Como se dijo antes, los «campamentos» actuales tienen características muy diferentes de los que había antes del 2010. No son comparables y requieren de un trato distinto. Los chilenos que habitaban en los campamentos antiguos habían crecido en un país más sencillo y austero que el actual. Muchos provenían directamente del campo —o sus padres o abuelos—, de donde traían valores que hoy son escasos. Quienes viven hoy en campamentos son hijos o nietos de gente criada en campamentos, con poca experiencia de convivencia comunitaria y de buen trato entre vecinos. Los partidos políticos, clubes e iglesias, que cumplían una función asociativa y formativa, ya no están presentes. Los campamentos de hoy son como un cuerpo sin piel expuesto al consumo, el individualismo, la plata fácil, la droga, etc.
En los campamentos de hoy se mezclan familias con diversos intereses y orígenes. Hay familias pobres y vulnerables, que desesperadamente han encontrado ahí un lugar donde vivir. Hay otras para las cuales esta es su «segunda vivienda»; familias que ya tuvieron la suya, pero que por el crecimiento de la familia —o la llegada de allegados que ya no cabían en la casa, o porque el entorno se les hizo invivible por la droga o delincuencia común— optan por volver a un campamento y arrendar o vender su casa original. También hay familias con alto consumo y bajos salarios a las que no les alcanza el dinero para pagar los gastos comunes y sus cuentas, y se van a vivir a un campamento. Otras, a las que se les hizo imposible seguir pagando un arriendo. Y están las que se han inscrito ante la municipalidad en un «comité de vivienda», pero que por diversas razones nunca han hecho el ahorro básico y postulado el comité en el Serviu, y por lo tanto «no están en la fila» y pueden así estar años esperando, y entonces ven en los campamentos una solución. No faltan las, que estando en la fila por la vivienda, no resisten la demora y optan por el campamento.
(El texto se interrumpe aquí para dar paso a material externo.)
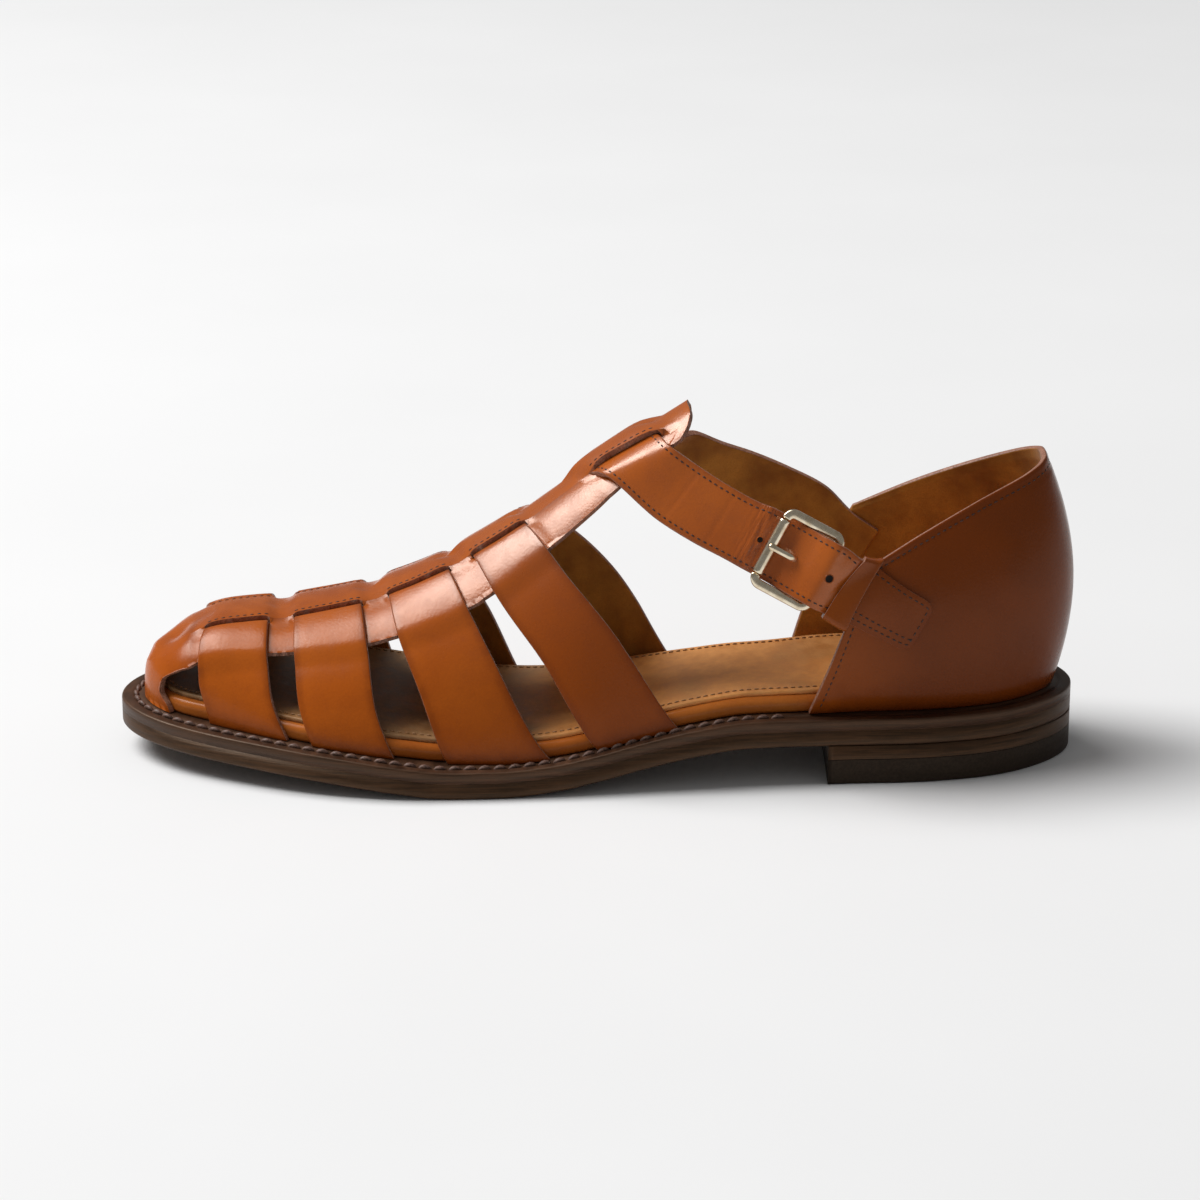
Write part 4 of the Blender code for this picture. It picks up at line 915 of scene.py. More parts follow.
def build_spine(looks):
    """The spine strap with its slots and wings, its flap, and the toe piece, in one leather."""
    lines = spine_lines()
    half = CENTRE_STRIP / 2
    total = len(STRIP_ROWS) + 2 + WING_ROWS + TOE_ROWS
    count = 2 * total - 1
    outer = np.zeros((count, len(lines), 3))
    inner = np.zeros_like(outer)
    tone = np.zeros((count, len(lines)))
    for j, (place, rise, sink, slot) in enumerate(lines):
        for side_name, side in SIDES.items():
            reach = line_reach(place, side_name)
            scale = min(1.0, reach / float(wing_reach(place(side_name, 0.6))))
            in_slot = isinstance(slot, float)
            narrow = SLOT_NARROW * max(0.0, 1 - slot / SLOT_TAPER) ** 1.5 if in_slot else 0.0
            strip_edge = half + narrow
            wing_edge = half + SLOT - narrow
            distances = [row * MM for row in STRIP_ROWS] + [strip_edge, wing_edge]
            wing = np.linspace(wing_edge / scale, reach / scale, WING_ROWS + 1)[1:]
            distances = np.concatenate([np.array(distances), wing]) * scale
            points, normals, girths = on_line(place, side_name, distances)
            side_girths = girths[-1] * np.linspace(1, 0, TOE_ROWS + 1)[1:]
            turns = turn_at(place(side_name, side_girths), side)
            points = np.concatenate([points, last_point(turns, side_girths)])
            normals = np.concatenate([normals, last_normal(turns, side_girths)])
            lift = np.zeros(total)
            strip = len(STRIP_ROWS) + 1
            lift[:strip] = rise
            if slot == "toe":
                across = np.pad(distances, (0, total - len(distances)), "edge")
                lift = rise * (1 - smooth_step((across - 0.6 * half) / (1.6 * half)))
            else:
                lift[strip : strip + 1 + WING_ROWS] = -WING_SINK * sink
            if in_slot:
                lift[strip - 1] += LIP
            elif slot is None:
                lift[strip - 2 : strip] = rise * np.array(STRIP_SHOULDER)
                lift[strip] = rise * STRIP_FOOT - WING_SINK * sink * FOOT_SINK
            i = total - 1 + side * np.arange(total)
            outer[i, j] = points + normals * lift[:, None]
            inner[i, j] = outer[i, j] - normals * WALL
            if slot == "toe":
                tone[i, j] = 0.15 + 0.5 * max(0.0, 1 - abs(j - (len(lines) - TOE_LINES)) / 3)
            else:
                tone[i, j] = 0.35
                tone[i[strip - 1], j] = 1.0
                tone[i[strip + WING_ROWS - 1 :], j] = 0.8
    for grid in (outer, inner):
        away = np.linalg.norm((grid - TOE_CORNER) / TOE_CORNER_REACH, axis=-1)
        grid += TOE_CORNER_EASE * np.exp(-(away**2))[..., None]
    keep = np.zeros((count - 1, len(lines) - 1), bool)
    slot_row = len(STRIP_ROWS)
    for i in range(count - 1):
        row = min(abs(i - total + 1), abs(i + 1 - total + 1))
        for j in range(len(lines) - 1):
            slots = [line[3] for line in lines[j : j + 2]]
            if row >= slot_row + 1 + WING_ROWS:
                keep[i, j] = slots == ["toe", "toe"]
            else:
                keep[i, j] = row != slot_row or not all(isinstance(slot, float) for slot in slots)
    made = slab("spine_and_toe", outer, inner, looks, keep, folded=True, width=0.4 * MM, tones={"edge": tone})
    rows = []
    starts = {}
    number = -1
    for j, (_, _, _, slot) in enumerate(lines):
        if isinstance(slot, float):
            starts.setdefault(number, []).append(j)
        elif starts.get(number):
            number -= 1
    for group in starts.values():
        if len(group) < 3:
            continue
        for side in (-1, 1):
            i = total - 1 + side * SLOT_SEAM_ROW
            points = outer[i, group] * (1 - SLOT_SEAM_SHARE) + outer[i + side, group] * SLOT_SEAM_SHARE
            rows.append((points, unit(outer[i, group] - inner[i, group])))
    return made, rows


# The cross bands: height of their outer face over the last, from under the strip to the side
UNDER_STRIP = -0.5 * MM
OVER_WING = 1.45 * MM
BAND_CLIMB = 3.4 * MM
BAND_FALL = 8.0 * MM
BAND_CROWN = 0.22 * MM
CROWN_START = 14 * MM
# The leather darkens over this height above the welt
BAND_FOOT = 6 * MM
BAND_LINES = 19
BAND_ROWS = 76


def band_lift(distance, reach):
    up = smooth_step((distance - (CENTRE_STRIP / 2 - 0.6 * MM)) / BAND_CLIMB)
    down = smooth_step((distance - (reach - 1.0 * MM)) / BAND_FALL)
    return UNDER_STRIP + (OVER_WING - UNDER_STRIP) * up - OVER_WING * down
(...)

Los campamentos actuales tienen alta población migrante sin papeles a quienes nadie les quiere arrendar o les cobran montos que no pueden solventar y, además, al no tener papeles están cooptados de depender de las mafias. La mayoría viene de países de economías y culturas informales y, por lo mismo, no les extraña que un cualquiera le venda o arriende un terreno o pieza, y que el trato se haga de palabra o en una hoja de cuaderno. En Antofagasta los precios de ventas de terrenos de unos 9 x 10 metros fluctúan entre uno y tres millones de pesos. Cuando «compran» el terreno, construyen sus viviendas y las sienten propias y definitivas.
Junto a familias vulnerables y honestas, en los actuales campamentos conviven otras que están dedicadas al tráfico y venta de drogas o alcohol, a la venta o arriendo de terrenos, al pago por brindar seguridad o por conectar de manera fraudulenta a la electricidad, el agua o el alcantarillado. La falta de formalidad, la suciedad y el desorden promueven la pillería y la ley del más fuerte, lo cual desprotege a los niños y sus madres. Es difícil en un ambiente así que un niño, especialmente un adolescente, se sienta motivado a terminar el colegio y logre resistir el dorado atractivo de la informalidad y la delincuencia.
Así como en su composición, hay también un cambio en las directivas de los actuales campamentos respecto a los antiguos. En la mayoría de los casos, cuando las hay, las «directivas» actúan como «dueñas» o regentes del campamento: administran las donaciones, cobran «cuotas», deciden quiénes viven y quiénes se van, responden a la prensa y deciden qué se dice en los catastros, y participan de los negocios que existen dentro del campamento.
La ausencia del Estado es trágica. Los municipios y muchos servicios públicos evaden el problema de los campamentos argumentando que son ilegales, y hacer algo con ellos sería incentivar las tomas. Las intervenciones del Estado son esporádicas y puntuales, con bajo impacto en la convivencia diaria. Algo similar sucede con las ONG: su actuación, aunque bien intencionada, no inhibe a las mafias que dominan la convivencia.
A los compatriotas que levantan la voz, escandalizados ante propuestas de la Convención Constitucional que llevarían a que Chile perdiera su unidad y se fragmentara, les invitaría a venir a ver un campamento. Estos son, ya, una república dentro de la república, con población, hábitos, leyes y autoridades diferentes. Son otro Chile.